The Mindset I’m Praying To Have Next Time:
What then is the mindset I wish I would have been prepared to have? It is the mindset I strive to have every day––to seek Christ fervently when and when I don’t feel like it. Jim Elliot says it this way,
“I may no longer depend on pleasant impulses to bring me before the Lord. I must rather respond to principles I know to be right, whether I feel them to be enjoyable or not”
and it is true no matter your geographic location. Certainly, we are to enjoy God, pursue him as our all satisfying treasure, our favorite, and to flee from any attitude of begrudging service––for that kind of mindset it entirely obtuse to biblical teaching––but also to realize, in our fallen state, we don’t always desire God as we should. We ought to act out reverence for Christ, out of worship to him, not because we always feel like it but because he is worthy. Perhaps this distraction, this preferring of other things to God is more evident in things in the category of “new affections” than in anything else. We ought to guard against it like we guard against anything else that threats our devotion and joy in God––with a Colossians chapter three attitude (by putting it to death).

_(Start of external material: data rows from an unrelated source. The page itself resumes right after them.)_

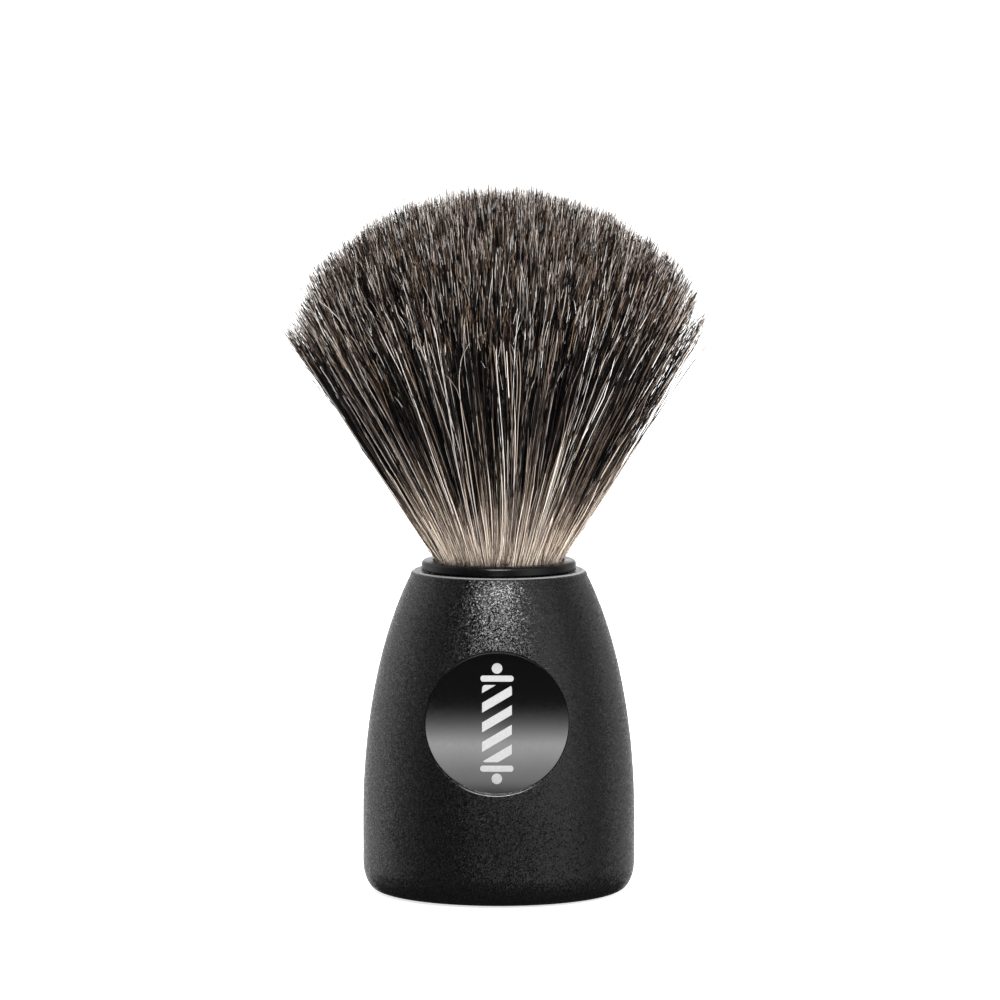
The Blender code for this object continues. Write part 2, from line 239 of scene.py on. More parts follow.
def bump(made, height, strength, distance):
    """Adds a bump to the shader's normal."""
    nodes, links = made.node_tree.nodes, made.node_tree.links
    node = nodes.new("ShaderNodeBump")
    node.inputs["Strength"].default_value = strength
    node.inputs["Distance"].default_value = distance
    links.new(height, node.inputs["Height"])
    links.new(node.outputs["Normal"], nodes["Principled BSDF"].inputs["Normal"])


def link_input(made, output, name):
    """Feeds a texture to one of the shader's sockets."""
    made.node_tree.links.new(output, made.node_tree.nodes["Principled BSDF"].inputs[name])


def grain(made, scale, tilt, polished, dull):
    """Tilts the shader's normal at random from one grain to the next, so that single grains glint.

    Some grains are polished and mirror a light, and the others are dull and spread it.
    """
    nodes, links = made.node_tree.nodes, made.node_tree.links
    place = nodes.new("ShaderNodeTexCoord")
    texture = nodes.new("ShaderNodeTexVoronoi")
    texture.inputs["Scale"].default_value = scale
    links.new(place.outputs["Object"], texture.inputs["Vector"])
    middle = nodes.new("ShaderNodeVectorMath")
    middle.operation = "SUBTRACT"
    middle.inputs[1].default_value = (0.5, 0.5, 0.5)
    links.new(texture.outputs["Color"], middle.inputs[0])
    amount = nodes.new("ShaderNodeVectorMath")
    amount.operation = "SCALE"
    amount.inputs["Scale"].default_value = tilt
    links.new(middle.outputs["Vector"], amount.inputs[0])
    surface = nodes.new("ShaderNodeNewGeometry")
    total = nodes.new("ShaderNodeVectorMath")
    total.operation = "ADD"
    links.new(surface.outputs["Normal"], total.inputs[0])
    links.new(amount.outputs["Vector"], total.inputs[1])
    unit = nodes.new("ShaderNodeVectorMath")
    unit.operation = "NORMALIZE"
    links.new(total.outputs["Vector"], unit.inputs[0])
    links.new(unit.outputs["Vector"], nodes["Principled BSDF"].inputs["Normal"])
    parts = nodes.new("ShaderNodeSeparateColor")
    links.new(texture.outputs["Color"], parts.inputs["Color"])
    stops = [(0.0, polished), (0.45, polished), (0.6, dull), (1.0, dull)]
    link_input(made, ramp(made, parts.outputs["Blue"], stops), "Roughness")


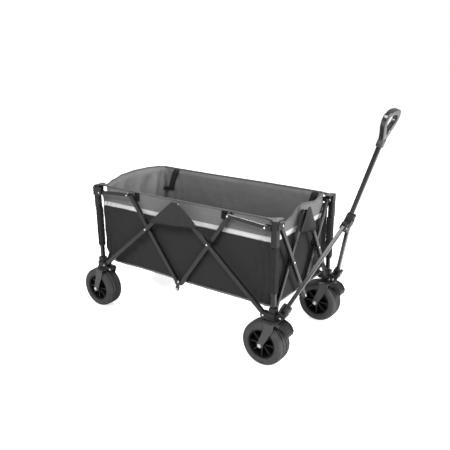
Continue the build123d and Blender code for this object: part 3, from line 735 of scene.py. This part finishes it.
def build_wall(which):
    """Outer cloth, liner, reflective tape, rim binding and foot piping of one wall."""
    sign = SIGN[which]
    if which in ("near", "far"):
        point, count, forward = long_wall, LONG_COLUMNS, sign < 0
        outward, cord_side = Vector((0, sign, 0)), (0, 1, 0)
        rim_in, foot_out = 0.0012, 0.0008
        tape_margin, cord_overrun = 0.002, 0.004
    else:
        point, count, forward = end_wall, END_COLUMNS, sign > 0
        outward, cord_side = Vector((sign, 0, 0)), None
        rim_in, foot_out = 0.0010, 0.0006
        tape_margin, cord_overrun = 0, 0

    def tape(along, up):
        z = lerp(TAPE_LOW, TAPE_HIGH, up)
        normal = outward
        if point is end_wall:
            outer, inner = end_path(sign, along, 0.0), end_path(sign, along, 0.01)
            normal = Vector((outer[0] - inner[0], outer[1] - inner[1], 0)).normalized()
        return Vector(point(which, along, share_up(which, along, z))) + normal * TAPE_LIFT

    alongs = columns(count, forward)
    wall = sheet(f"basket_wall_{which}", lambda along, up: point(which, along, up), alongs,
                 WALL_UPS, 0.0014, [CLOTH_DARK, CLOTH_BAND, CLOTH_LINER],
                 front_slot=lambda up: 1 if up > BAND_SHARE else 0, back_slot=2)
    if which == "near":
        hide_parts("basket")
    ride_wall(wall, which)
    liner = sheet(f"basket_liner_{which}", lambda along, up: point(which, along, up, True),
                  alongs[::-1], WALL_UPS, 0.0012, [CLOTH_LINER])
    cloth_on_wall(liner, which)
    tape_ends = (tape_margin, 1 - tape_margin) if forward else (1 - tape_margin, tape_margin)
    cloth_on_wall(sheet(f"reflective_tape_{which}", tape, steps(*tape_ends, count),
                        steps(0, 1, 4), TAPE_THICK, [TAPE]), which)
    for name, up, shift, stretch, material in (
            ("rim_binding", 1.0, outward * -rim_in + Vector((0, 0, 0.0004)), 1.35, RIM_BINDING),
            ("foot_piping", 0.0, outward * foot_out + Vector((0, 0, 0.0012)), 1.25, PIPING)):
        path = [Vector(point(which, along, up)) + shift
                for along in steps(-cord_overrun, 1 + cord_overrun, count)]
        cord = sweep(f"{name}_{which}", path, oval(0.0030, sides=10, stretch=stretch), material,
                     side=cord_side)
        cloth_on_wall(cord, which)


for wall_name in ("near", "far", "rear", "front"):
    build_wall(wall_name)

# Four long strips that overlap into pleats when the frame closes: near y, far y, body
FLOOR_STRIPS = (
    (-0.1955, -0.10, "corner_near_rear"), (-0.10, 0.0, "rear_end_2"),
    (0.0, 0.10, "rear_end_3"), (0.10, 0.1955, "corner_far_rear"),
)


def floor_strip(number, near_y, far_y, body):
    def surface(along, across):
        x = lerp(-(CLOTH_X - 0.004), CLOTH_X - 0.004, along)
        y = lerp(near_y, far_y, across)
        z = CLOTH_FOOT + 0.0085 + 0.0030 * ripple(x * 4, y * 6, 0, 61) - rear_dip(x)
        return (x, y, z + 0.002 * math.cos(x * 2 * math.pi / 0.215))

    strip = sheet(f"basket_floor_{number}", surface, steps(0, 1, LONG_COLUMNS), steps(0, 1, 12),
                  0.0040, [CLOTH_LINER, CLOTH_DARK], back_slot=1)
    cloth_on(strip, body)
    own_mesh(strip)


for i, floor_row in enumerate(FLOOR_STRIPS):
    floor_strip(i + 1, *floor_row)


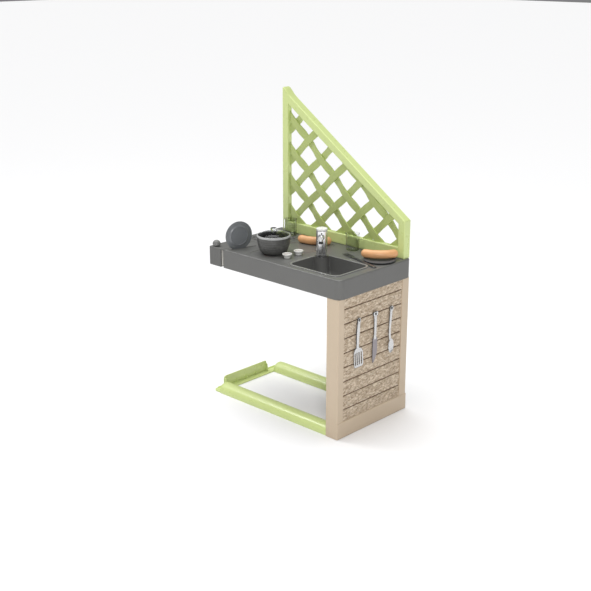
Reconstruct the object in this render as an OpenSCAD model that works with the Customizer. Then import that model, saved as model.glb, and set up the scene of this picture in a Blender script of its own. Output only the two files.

What It Ought to Look Like:
What I would say, then to anyone going on a missions trip, including myself, is to seek Christ Jesus fervently, violently, earnestly, in all things, as you always strive to do––in the classroom, in your summer job, in your relationships, and on your missions trip. You aren’t somehow or another going to automatically seek God because you are on the opposite side of the ocean, it’s not magic. It’s going to be difficult, you, as always, are required to take up your cross daily in order to faithfully follow Christ as we so clearly read in Luke 9:23.
In short, then, I would urge you to treasure Christ above all else, above another half hour of sleep, above staying up late laughing with your team, and above getting the “full cultural experience”, that’s not why you are there. Pray as David prayed in Psalm 37––to delight in the Lord, to trust in the Lord, and to commit your way to the Lord––and as the psalmist in Psalm 119:5 does––oh that my ways may be steadfast in keeping your statutes! You are there for Christ, to show Christ, and to preach Christ. If you aren’t with him, drinking from his word, and seeking him in prayer, you aren’t going to truly seek him in service, and it will be another trip in the books where a student went on a missions trip for himself and not for God. If you want to show Christ, you must be with Christ. You aren’t going to serve out of the overflow of joy in God if you prefer foreign chocolate to your Bible reading time.
Pray that you would find yourself pondering the riches of Christ, not how to say, “how much is this?” in the local language. And answer the question, “why am I going on this trip” with honesty, seeking to find that answer, by the work of the spirit, in accordance with God’s word, with Paul’s statement in Philippians chapter one––that Christ would be honored in his body, whether by life or by death.